Кроме того, в контексте стихотворения, которое написано через несколько лет после высылки поэта за пределы родной страны, актуализируется целый ряд значений, связанных с ситуацией изгнания. С этой точки зрения интересно прежде всего предложно-падежное сочетание за бугром, которое, помимо прямого значения, описывающего условное пространство, где развертывается действие стихотворения, входит в текст в переносном значении 'за пределами Советского Союза'; кроме этого, в контексте цикла «Часть речи», в который входит анализируемый текст, возникает параллель с хрестоматийно известной фразой из «Слова о Полку Игореве»: О Руская земле! Уже за шеломя-немъ ecu!
Подробнее о мотиве «творческой осени» в поэзии Пушкина и Бродского см.: Ранчин А. М. "На пиру Мнемозины…": Интертексты Бродского. С. 240–255.
«Всегда остается возможность выйти из дому на…» Т. 3. С. 140.
Впервые: Континент. 1976. № 10.
…и улица вдалеке сужается в букву «У», как лицо к подбородку — часто встречающееся у Бродского «буквенное сравнение». Ср. в стихотворении «Лагуна»: «в улицах узких, как звук "люблю"».
«Итак, пригревает. В памяти, как на меже…» Т. 3. С. 141.
Впервые: Континент. 1976. № 10.
«Если что-нибудь петь, то перемену ветра…» Т. 3. С. 142.
Впервые: Континент. 1976. № 10.
«…и при слове „грядущее» из русского языка…» Т. 3. С. 143.
Впервые: Континент. 1976. № 10.
Бродский в одном из интервью так пояснил образ мыши в этом стихотворении: «В какой-то мере он относится к фонетике русского слова "грядущее", которое фонетически похоже на слово "мыши". Поэтому я раскручиваю его в идею, что грядущее, то есть само слово, грызет — или как бы то ни было, погружает зубы — в сыр памяти» (БКИ, С. 59–60).
«Я не то что схожу с ума, но устал за лето…» Т. 3. С. 144.
Впервые: Континент. 1976. № 10.
Шираз — город на юго-западе Ирана, родина поэтов Саади и Хафиза.
Пятая годовщина (4 июня 1977) («Падучая звезда, тем паче — астероид…») Т. 3. С. 147–150.
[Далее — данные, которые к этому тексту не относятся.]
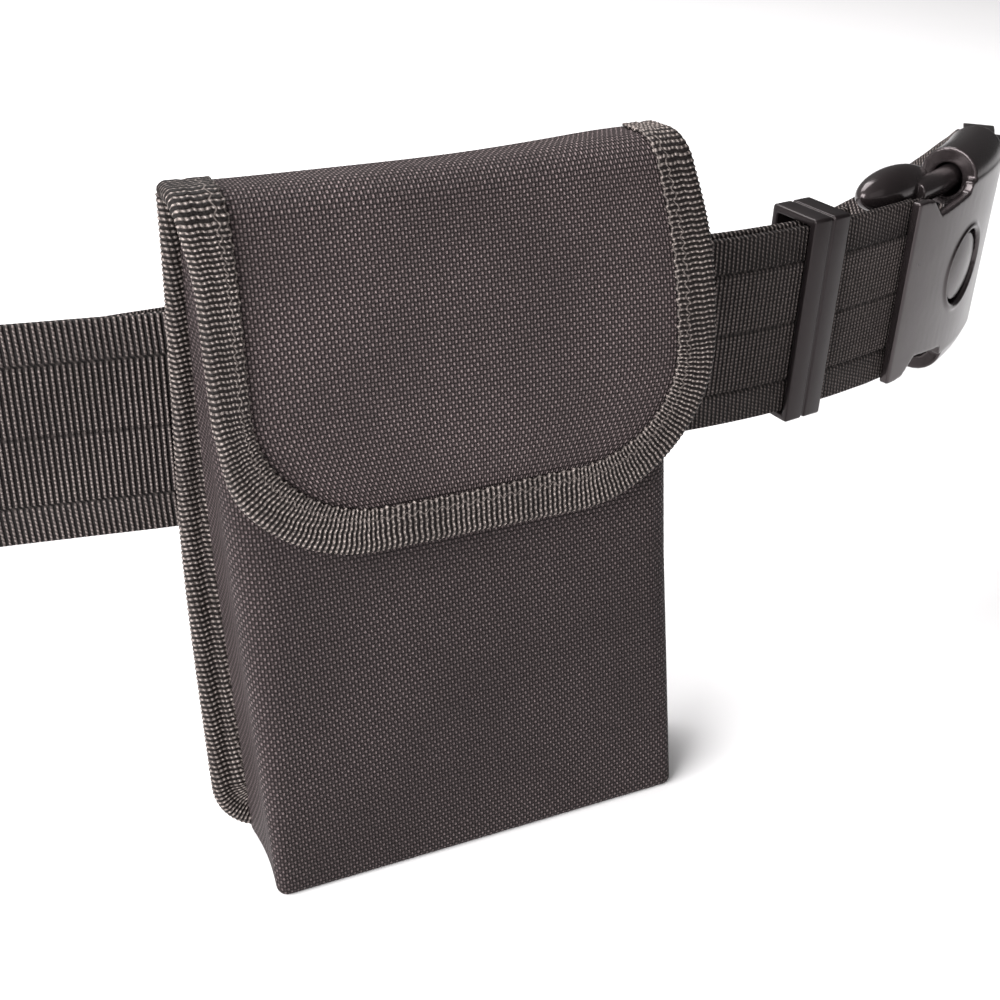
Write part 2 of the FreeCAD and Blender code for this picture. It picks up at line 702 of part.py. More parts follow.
def make_front_and_base():
    fabric = dim("fabric_thick")
    mouth = dim("mouth_height")
    outer = feature("pouch_outer", Part.makeLoft(pouch_wires(0.0, mouth, 0.0), True, True))
    inner = feature("pouch_inner", Part.makeLoft(pouch_wires(fabric, mouth + 1, 3.0), True, True))
    wrap = keep(cut("front_wrap", outer, inner), "pouch_front_panel")
    half = dim("front_base_width") / 2 - fabric - 0.05
    front = front_face(0) + fabric + 0.5
    base = rectangle(-half, front, half, back_face(0) - 0.1)
    floor = pad("base_stock", "XY_Plane", base, "dims.fabric_thick", Placement(Vector(0, 0, fabric / 2), Rotation()))
    keep(floor, "pouch_base_panel")
    return wrap


def leaning(distance, height):
    """Frame on the front panel: Z up its slope, -Y out of it, at a distance in front and a height."""
    tilt = Rotation(Vector(1, 0, 0), -math.degrees(LEAN))
    out = tilt.multVec(Vector(0, -1, 0))
    return Placement(Vector(0, front_face(height), height) + out * distance, tilt)


def leaning_slab(name, half_width, low, high, near, thick):
    """A flat strip lying on the front panel; near is its distance in front of it."""
    length = (high - low) / math.cos(LEAN)
    edges = rectangle(-half_width, 0, half_width, length)
    body = pad(name, "XZ_Plane", edges, f"{thick}", leaning(near + thick / 2, low))
    return keep(body, name)


def make_closure():
    leaning_slab("front_loop_patch", 30.0, 88.0, 124.0, 0.05, 0.9)
    leaning_slab("flap_hook_patch", 30.0, 90.0, 122.0, 1.3, 0.8)
    grip = 7.0
    mouth = leaning(0.0, dim("mouth_height"))
    half = dim("front_top_width") / 2 - 3.0
    fabric = dim("fabric_thick")
    shell = rectangle(-0.8, -grip, fabric + 0.8, 1.2)
    rim = pad("rim_stock", "YZ_Plane", shell, f"{2 * half}", mouth)
    keep(cut("mouth_rim", rim, nodes_by_label("pouch_front_panel")), "mouth_binding")


def nodes_by_label(label):
    return [item for item in nodes if item.Label == label][0]


HINGE_Y = 27.2                  # fold line along the back panel's top edge
HINGE_Z = 154.0
FLAP_FRONT = 3.2                # middle of the flap in front of the front panel
FLAP_ROLL = 6.0                 # radius of the roll over the front edge
FLAP_OFFSET = 1.5               # the flap sits a little to the right of the pouch's middle


def flap_path():
    fall = math.pi * 1.5 - LEAN
    level = HINGE_Z - FLAP_ROLL * (1 - math.cos(fall - math.pi))
    edge = front_face(level) - FLAP_FRONT / math.cos(LEAN)
    top_run = HINGE_Y - edge - FLAP_ROLL * math.sin(fall - math.pi)
    path = Path(HINGE_Y, HINGE_Z, math.pi).line(top_run)
    return path.arc(FLAP_ROLL, math.degrees(fall - math.pi)).line(dim("flap_drop"))


def flap_outline(name, inset, top):
    path = flap_path()
    half = dim("flap_width") / 2 - inset
    edges = round_rectangle(-half, path.y + inset - 0.5, half, top, dim("flap_corner") - inset, 2.0)
    body = pad(name, "XZ_Plane", edges, "2 * dims.pouch_height")
    body.Placement.Base.x = FLAP_OFFSET
    return body


def make_flap():
    half = dim("flap_thick") / 2
    path = flap_path()
    stock = upright(path.band(-half, half), "flap_stock", "dims.flap_width + 6", FLAP_OFFSET)
    panel = common("flap_cut", stock, flap_outline("flap_edge", 1.0, HINGE_Z + 8))
    keep(panel, "flap_panel")
    proud = half + 0.7
    tape = upright(path.band(-proud, proud), "flap_tape", "dims.flap_width + 6", FLAP_OFFSET)
    ring = cut("flap_ring", flap_outline("tape_edge", 0.0, HINGE_Z + 9),
               flap_outline("tape_inner", dim("tape_width"), HINGE_Z + 12))
    trimmed = common("flap_tape_cut", tape, ring)
    keep(cut("flap_binding_cut", trimmed, panel), "flap_binding")


LOOP_MIDDLE = 31.0              # the two belt loops, either side of the pouch's middle
LOOP_TOP = 146.0
LOOP_TURN = 4.0


def make_belt_loops():
    """Webbing loops on the pouch's back that the belt runs through."""
    near = PANEL_BACK + dim("panel_thick") / 2 + dim("loop_thick") / 2 + 0.1
    far = 40.6
    high, low = 128.2, 69.6
    path = Path(near, LOOP_TOP, -math.pi / 2).line(LOOP_TOP - high - LOOP_TURN).arc(LOOP_TURN, 90)
    path.line(far - near - 2 * LOOP_TURN).arc(LOOP_TURN, -90).line(high - low - 2 * LOOP_TURN)
    path.arc(LOOP_TURN, -90).line(far - LOOP_TURN - near + 0.4)
    half = dim("loop_thick") / 2
    for word, side in (("left", -1), ("right", 1)):
        body = upright(path.band(-half, half), f"loop_{word}", "dims.loop_width", side * LOOP_MIDDLE)
        keep(body, f"belt_loop_{word}")


# ---------------------------------------------------------------- build and write
make_belt()
make_male_end()
make_tail()
make_keeper()
make_female_half()
make_male_half()
make_release_arms()
make_centre_release()
make_back_panel()
make_front_and_base()
make_closure()
make_flap()
make_belt_loops()
doc.recompute()

for item in doc.Objects:
    if "Invalid" in item.State or "Error" in item.State:
        raise RuntimeError(f"{item.Label} did not build: {item.State}")
for item in nodes:
    if item.Shape.isNull() or not item.Shape.isValid() or item.Shape.Volume <= 0:
        raise RuntimeError(f"{item.Label} has no valid solid")
for item in nodes:
    item.Shape.exportStep(f"parts/{item.Label}.step")
    box = item.Shape.BoundBox
    print(f"{item.Label:22s} solids {len(item.Shape.Solids)}  {item.Shape.Volume / 1000:8.2f} cm3  "
          f"x {box.XMin:7.1f} {box.XMax:7.1f}  y {box.YMin:7.1f} {box.YMax:7.1f}  z {box.ZMin:7.1f} {box.ZMax:7.1f}")
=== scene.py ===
import math

import bpy
import numpy as np
from mathutils import Matrix, Vector


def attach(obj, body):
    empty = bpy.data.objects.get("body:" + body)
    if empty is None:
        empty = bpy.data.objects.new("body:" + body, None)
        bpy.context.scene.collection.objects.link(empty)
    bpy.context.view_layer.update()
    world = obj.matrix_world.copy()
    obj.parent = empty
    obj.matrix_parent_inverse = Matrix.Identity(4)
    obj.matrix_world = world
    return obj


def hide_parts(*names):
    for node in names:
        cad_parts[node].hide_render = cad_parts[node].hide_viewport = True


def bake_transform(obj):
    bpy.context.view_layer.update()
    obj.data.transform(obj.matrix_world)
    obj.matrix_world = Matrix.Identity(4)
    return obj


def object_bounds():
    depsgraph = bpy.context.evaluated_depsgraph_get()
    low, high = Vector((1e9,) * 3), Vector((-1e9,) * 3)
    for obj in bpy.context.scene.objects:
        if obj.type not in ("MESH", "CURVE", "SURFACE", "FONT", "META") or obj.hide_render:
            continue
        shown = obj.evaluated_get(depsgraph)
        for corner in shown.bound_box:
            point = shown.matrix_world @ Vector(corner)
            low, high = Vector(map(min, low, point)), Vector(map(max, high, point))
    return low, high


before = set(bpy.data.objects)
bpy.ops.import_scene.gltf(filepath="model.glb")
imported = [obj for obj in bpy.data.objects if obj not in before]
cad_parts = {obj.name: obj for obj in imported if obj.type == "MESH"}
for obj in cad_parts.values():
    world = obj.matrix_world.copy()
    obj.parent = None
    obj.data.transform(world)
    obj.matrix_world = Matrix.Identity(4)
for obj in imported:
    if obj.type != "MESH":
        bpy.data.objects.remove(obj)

cad_box = [list(corner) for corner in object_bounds()]
MM = 0.001
PI = math.pi
RIB = 1.2                       # spacing of the ribs of the webbing and the tape


# ---------------------------------------------------------------- shader helpers
class Val:
    """A shader socket that can be used in sums and products."""

    def __init__(self, tree, socket):
        self.tree, self.socket = tree, socket

    def op(self, kind, other=None):
        node = self.tree.nodes.new("ShaderNodeMath")
        node.operation = kind
        for slot, value in zip(node.inputs, (self, other)):
            if isinstance(value, Val):
                self.tree.links.new(value.socket, slot)
            elif value is not None:
                slot.default_value = value
        return Val(self.tree, node.outputs[0])

    def __add__(self, other):
        return self.op("ADD", other)

    def __sub__(self, other):
        return self.op("SUBTRACT", other)

    def __mul__(self, other):
        return self.op("MULTIPLY", other)

    def sin(self):
        return self.op("SINE")

    def abs(self):
        return self.op("ABSOLUTE")

    def near(self, centre, width):
        """1 at the centre, falling to 0 at a distance of width."""
        return (self - centre).abs().step(width, 0.0)

    def step(self, low, high):
        """Smooth step from 0 at low to 1 at high."""
        node = self.tree.nodes.new("ShaderNodeMapRange")
        node.interpolation_type = "SMOOTHSTEP"
        self.tree.links.new(self.socket, node.inputs["Value"])
        node.inputs["From Min"].default_value = min(low, high)
        node.inputs["From Max"].default_value = max(low, high)
        node.inputs["To Min"].default_value = 0.0 if low < high else 1.0
        node.inputs["To Max"].default_value = 1.0 if low < high else 0.0
        return Val(self.tree, node.outputs["Result"])


class Look:
    """A Principled material being built from procedural values."""

    def __init__(self, name, roughness, specular=0.5):
        self.material = bpy.data.materials.new(name)
        self.material.use_nodes = True
        self.tree = self.material.node_tree
        self.shader = self.tree.nodes["Principled BSDF"]
        self.shader.inputs["Roughness"].default_value = roughness
        self.shader.inputs["Specular IOR Level"].default_value = specular

    def uv(self):
        """Millimetres along the cloth and across it, from the piece's own UV map."""
        node = self.tree.nodes.new("ShaderNodeUVMap")
        node.uv_map = "weave"
        split = self.tree.nodes.new("ShaderNodeSeparateXYZ")
        self.tree.links.new(node.outputs["UV"], split.inputs[0])
        return Val(self.tree, split.outputs["X"]), Val(self.tree, split.outputs["Y"])

    def noise(self, scale, detail=3.0, stretch=None):
        """Noise from the object's own coordinates; scale is in cycles per metre."""
        place = self.tree.nodes.new("ShaderNodeTexCoord")
        node = self.tree.nodes.new("ShaderNodeTexNoise")
        node.inputs["Scale"].default_value = scale
        node.inputs["Detail"].default_value = detail
        if stretch:
            shape = self.tree.nodes.new("ShaderNodeMapping")
            shape.inputs["Scale"].default_value = stretch
            self.tree.links.new(place.outputs["Object"], shape.inputs["Vector"])
            self.tree.links.new(shape.outputs["Vector"], node.inputs["Vector"])
        else:
            self.tree.links.new(place.outputs["Object"], node.inputs["Vector"])
        return Val(self.tree, node.outputs["Fac"])

    def mix(self, share, low, high):
        """A colour between two others."""
        node = self.tree.nodes.new("ShaderNodeMix")
        node.data_type = "RGBA"
        self.tree.links.new(share.socket, node.inputs["Factor"])
        for slot, colour in ((node.inputs["A"], low), (node.inputs["B"], high)):
            slot.default_value = (*colour, 1)
        return node.outputs["Result"]

    def colour(self, socket):
        self.tree.links.new(socket, self.shader.inputs["Base Color"])

    def roughness(self, value):
        self.tree.links.new(value.socket, self.shader.inputs["Roughness"])

    def bump(self, height, distance, strength=1.0):
        node = self.tree.nodes.new("ShaderNodeBump")
        node.inputs["Distance"].default_value = distance
        node.inputs["Strength"].default_value = strength
        self.tree.links.new(height.socket, node.inputs["Height"])
        self.tree.links.new(node.outputs["Normal"], self.shader.inputs["Normal"])


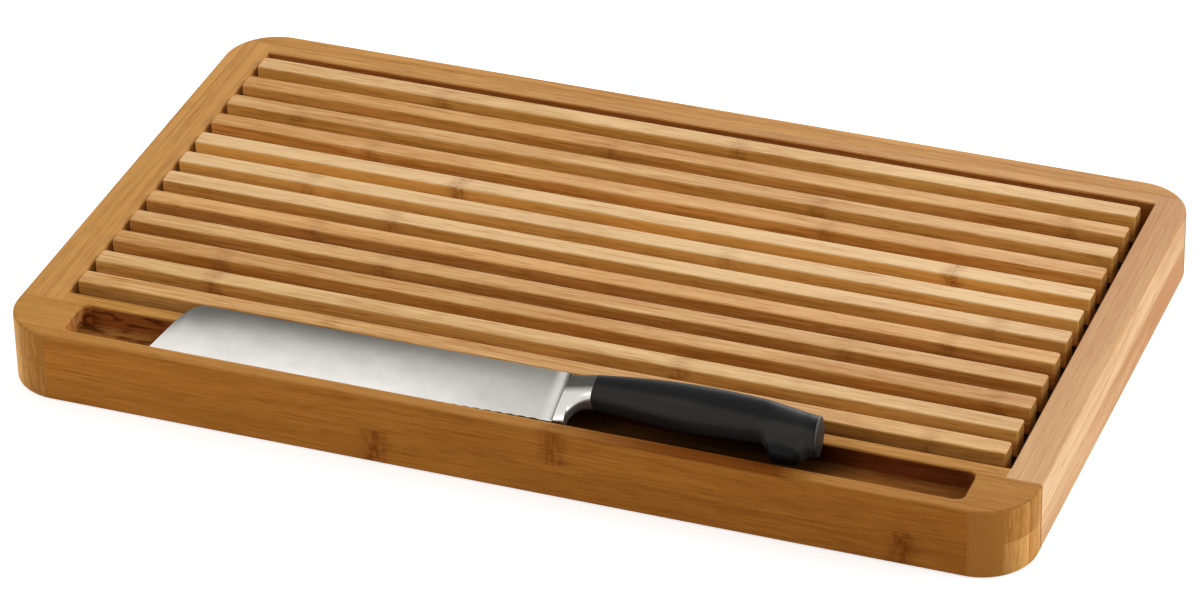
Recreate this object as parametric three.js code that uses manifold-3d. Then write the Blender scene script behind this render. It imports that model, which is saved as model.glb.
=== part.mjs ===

Впервые: Континент. 1983. № 36.
Автоперевод под названием «The Fifth Anniversary» вошел в TU.
Пятая годовщина — 4 июня 1972 г. Бродский покинул СССР.
…я говорил «закурим» / их лучшему певцу… Ср. замечание Е. Рейна о записи рукой Бродского на полях его экземпляра «Урании»: «От слов "их лучшему певцу" стрелка и надпись: "Е. Рейн, хозяин этой книги". Оставляя на совести Бродского столь невероятное определение, я должен заметить следующее. Несколько раз я слышал, что эта строчка имеет в виду Владимира Высоцкого. На мой взгляд, это невозможно. Все это стихотворение ретроспективно, написано из настоящего в прошлое, из нынешней эмигрантской жизни в былую, ленинградскую. А с Высоцким он познакомился только в эмиграции (кстати, он подарил мне фотографию, сделанную в день этого знакомства). Так что "лучшего певца" следует искать среди прежних, еще доотъездных сотоварищей Бродского, и кроме того, "певец" в данном случае представлен в традиции XIX века-это просто поэт, сочинитель» (ТиД. С. 144).
Начала и концы… Ср. название книги любимого философа Бродского — Льва Шёстова — «Начала и концы», в которую вошла, в частности, статья «Творчество из ничего», обыгрываемая Бродским в стихотворении «Посвящается Чехову» (см. комментарий).